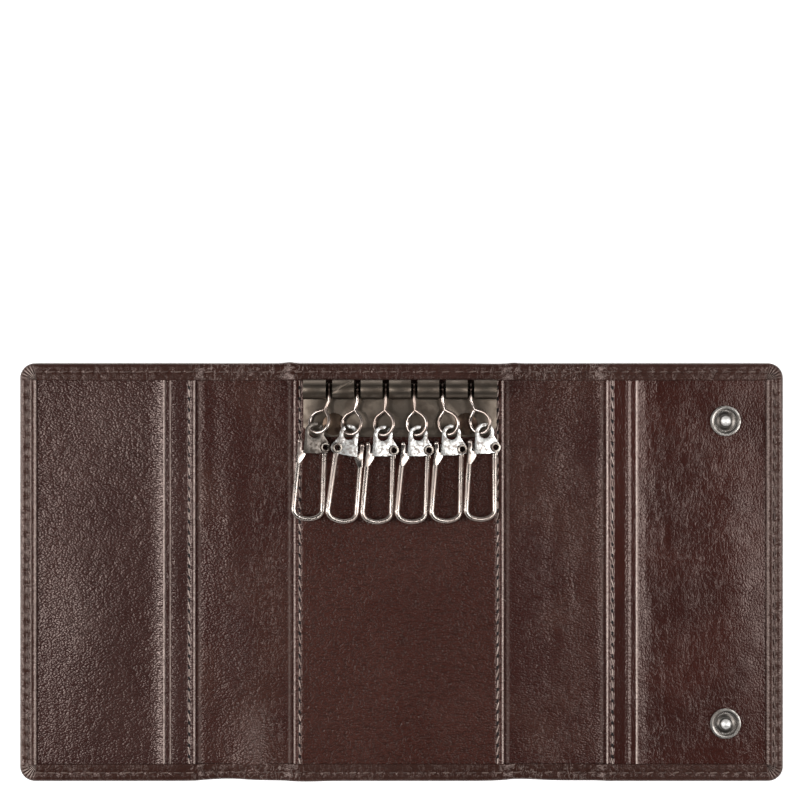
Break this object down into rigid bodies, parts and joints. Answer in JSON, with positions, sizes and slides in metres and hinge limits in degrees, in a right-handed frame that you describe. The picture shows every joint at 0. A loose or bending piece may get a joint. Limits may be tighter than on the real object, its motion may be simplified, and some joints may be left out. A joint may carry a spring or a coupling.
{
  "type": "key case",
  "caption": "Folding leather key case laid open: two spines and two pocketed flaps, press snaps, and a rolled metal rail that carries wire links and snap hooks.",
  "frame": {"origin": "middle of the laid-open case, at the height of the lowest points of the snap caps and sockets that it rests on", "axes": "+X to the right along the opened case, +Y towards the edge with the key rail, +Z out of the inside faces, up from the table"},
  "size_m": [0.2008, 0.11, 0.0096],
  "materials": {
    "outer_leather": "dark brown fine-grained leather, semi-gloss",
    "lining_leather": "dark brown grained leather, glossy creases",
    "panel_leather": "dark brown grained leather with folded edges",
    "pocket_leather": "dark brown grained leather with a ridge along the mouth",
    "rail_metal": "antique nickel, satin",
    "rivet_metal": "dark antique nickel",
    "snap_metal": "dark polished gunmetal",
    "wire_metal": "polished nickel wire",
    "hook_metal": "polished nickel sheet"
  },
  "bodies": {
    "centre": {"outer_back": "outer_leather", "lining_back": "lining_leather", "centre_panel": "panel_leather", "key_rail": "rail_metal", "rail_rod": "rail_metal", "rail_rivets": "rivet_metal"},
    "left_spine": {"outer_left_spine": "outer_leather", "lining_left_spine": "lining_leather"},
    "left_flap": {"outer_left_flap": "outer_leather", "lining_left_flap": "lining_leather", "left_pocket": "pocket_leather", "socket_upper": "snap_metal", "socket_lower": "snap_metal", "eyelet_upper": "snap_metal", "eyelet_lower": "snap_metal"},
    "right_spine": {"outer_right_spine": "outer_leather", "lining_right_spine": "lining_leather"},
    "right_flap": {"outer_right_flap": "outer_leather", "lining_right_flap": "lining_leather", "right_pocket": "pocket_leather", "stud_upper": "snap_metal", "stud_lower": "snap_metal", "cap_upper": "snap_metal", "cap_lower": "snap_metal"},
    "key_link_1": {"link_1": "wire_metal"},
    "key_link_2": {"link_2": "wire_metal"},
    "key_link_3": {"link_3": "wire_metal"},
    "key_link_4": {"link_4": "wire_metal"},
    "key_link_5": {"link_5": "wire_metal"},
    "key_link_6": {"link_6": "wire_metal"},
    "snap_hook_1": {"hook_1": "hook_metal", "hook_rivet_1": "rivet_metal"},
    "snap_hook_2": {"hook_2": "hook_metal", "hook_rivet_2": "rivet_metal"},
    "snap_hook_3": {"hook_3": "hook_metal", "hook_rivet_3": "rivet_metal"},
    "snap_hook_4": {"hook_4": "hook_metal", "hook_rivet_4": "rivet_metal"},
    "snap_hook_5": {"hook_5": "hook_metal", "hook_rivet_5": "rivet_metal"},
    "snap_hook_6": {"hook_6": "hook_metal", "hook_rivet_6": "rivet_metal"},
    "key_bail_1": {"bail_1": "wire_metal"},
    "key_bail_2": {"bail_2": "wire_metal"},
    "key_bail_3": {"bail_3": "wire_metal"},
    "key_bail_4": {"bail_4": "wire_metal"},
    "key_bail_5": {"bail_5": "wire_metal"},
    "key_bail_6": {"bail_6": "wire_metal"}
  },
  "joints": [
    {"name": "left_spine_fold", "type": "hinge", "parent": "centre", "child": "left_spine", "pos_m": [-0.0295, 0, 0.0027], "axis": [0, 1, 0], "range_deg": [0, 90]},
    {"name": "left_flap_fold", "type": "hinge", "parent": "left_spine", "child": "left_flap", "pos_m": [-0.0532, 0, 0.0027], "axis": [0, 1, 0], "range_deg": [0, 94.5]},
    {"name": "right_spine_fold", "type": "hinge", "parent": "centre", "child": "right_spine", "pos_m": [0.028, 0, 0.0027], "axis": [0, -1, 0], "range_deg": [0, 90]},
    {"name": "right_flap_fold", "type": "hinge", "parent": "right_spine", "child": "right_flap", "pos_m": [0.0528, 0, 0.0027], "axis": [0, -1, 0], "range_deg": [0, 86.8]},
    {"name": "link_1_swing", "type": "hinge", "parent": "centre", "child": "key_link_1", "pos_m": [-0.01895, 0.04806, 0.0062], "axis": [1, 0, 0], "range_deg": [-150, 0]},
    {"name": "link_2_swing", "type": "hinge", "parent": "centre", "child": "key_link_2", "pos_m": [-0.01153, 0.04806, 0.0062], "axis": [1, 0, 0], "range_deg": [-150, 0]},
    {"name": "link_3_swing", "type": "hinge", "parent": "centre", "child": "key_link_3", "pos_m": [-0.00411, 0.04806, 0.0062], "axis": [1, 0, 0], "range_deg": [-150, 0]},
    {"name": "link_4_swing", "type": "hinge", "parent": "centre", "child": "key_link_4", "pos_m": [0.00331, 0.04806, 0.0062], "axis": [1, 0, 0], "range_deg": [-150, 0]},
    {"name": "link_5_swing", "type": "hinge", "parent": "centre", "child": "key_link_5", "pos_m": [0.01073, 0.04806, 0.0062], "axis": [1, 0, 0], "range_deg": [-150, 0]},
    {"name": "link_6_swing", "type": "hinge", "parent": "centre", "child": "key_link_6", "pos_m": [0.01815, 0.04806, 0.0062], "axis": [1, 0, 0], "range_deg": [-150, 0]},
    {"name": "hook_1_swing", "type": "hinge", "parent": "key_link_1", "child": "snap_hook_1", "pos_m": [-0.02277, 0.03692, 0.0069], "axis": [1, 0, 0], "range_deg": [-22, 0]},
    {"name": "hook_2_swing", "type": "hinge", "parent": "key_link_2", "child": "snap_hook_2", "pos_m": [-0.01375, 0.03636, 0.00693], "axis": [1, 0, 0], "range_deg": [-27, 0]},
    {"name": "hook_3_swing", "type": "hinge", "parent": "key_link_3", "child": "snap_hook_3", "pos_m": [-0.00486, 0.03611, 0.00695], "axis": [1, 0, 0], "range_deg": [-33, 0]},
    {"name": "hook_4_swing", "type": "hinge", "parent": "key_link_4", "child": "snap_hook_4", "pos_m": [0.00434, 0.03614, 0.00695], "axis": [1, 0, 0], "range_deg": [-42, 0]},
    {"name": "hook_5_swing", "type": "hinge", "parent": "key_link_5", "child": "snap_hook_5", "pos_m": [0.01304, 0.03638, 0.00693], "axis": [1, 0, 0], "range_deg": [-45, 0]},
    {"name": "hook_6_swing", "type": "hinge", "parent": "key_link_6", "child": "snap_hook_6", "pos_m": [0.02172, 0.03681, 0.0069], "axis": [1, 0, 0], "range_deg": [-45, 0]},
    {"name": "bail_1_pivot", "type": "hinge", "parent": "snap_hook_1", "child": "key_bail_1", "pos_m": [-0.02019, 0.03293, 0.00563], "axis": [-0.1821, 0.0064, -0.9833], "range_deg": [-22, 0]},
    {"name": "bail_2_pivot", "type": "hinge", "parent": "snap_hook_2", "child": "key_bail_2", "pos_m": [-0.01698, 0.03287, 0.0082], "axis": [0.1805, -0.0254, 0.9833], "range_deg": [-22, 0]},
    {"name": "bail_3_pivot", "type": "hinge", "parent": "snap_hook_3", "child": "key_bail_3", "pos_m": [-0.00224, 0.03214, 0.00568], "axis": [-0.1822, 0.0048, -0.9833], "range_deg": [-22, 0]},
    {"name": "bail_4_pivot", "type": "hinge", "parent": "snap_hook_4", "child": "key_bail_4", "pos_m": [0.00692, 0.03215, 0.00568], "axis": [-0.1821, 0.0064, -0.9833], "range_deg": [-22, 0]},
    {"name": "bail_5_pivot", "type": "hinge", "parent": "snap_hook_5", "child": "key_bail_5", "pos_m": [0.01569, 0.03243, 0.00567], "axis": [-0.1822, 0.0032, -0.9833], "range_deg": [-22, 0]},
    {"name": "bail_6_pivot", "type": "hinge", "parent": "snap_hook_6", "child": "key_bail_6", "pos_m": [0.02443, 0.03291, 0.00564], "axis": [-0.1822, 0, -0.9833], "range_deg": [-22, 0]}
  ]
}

▶ **TASK DESCRIPTION**: Make a copy of each line that contains the string "bodies".

▶ **THE COMPLETED TASK**:
Break this object down into rigid bodies, parts and joints. Answer in JSON, with positions, sizes and slides in metres and hinge limits in degrees, in a right-handed frame that you describe. The picture shows every joint at 0. A loose or bending piece may get a joint. Limits may be tighter than on the real object, its motion may be simplified, and some joints may be left out. A joint may carry a spring or a coupling.
  "bodies": {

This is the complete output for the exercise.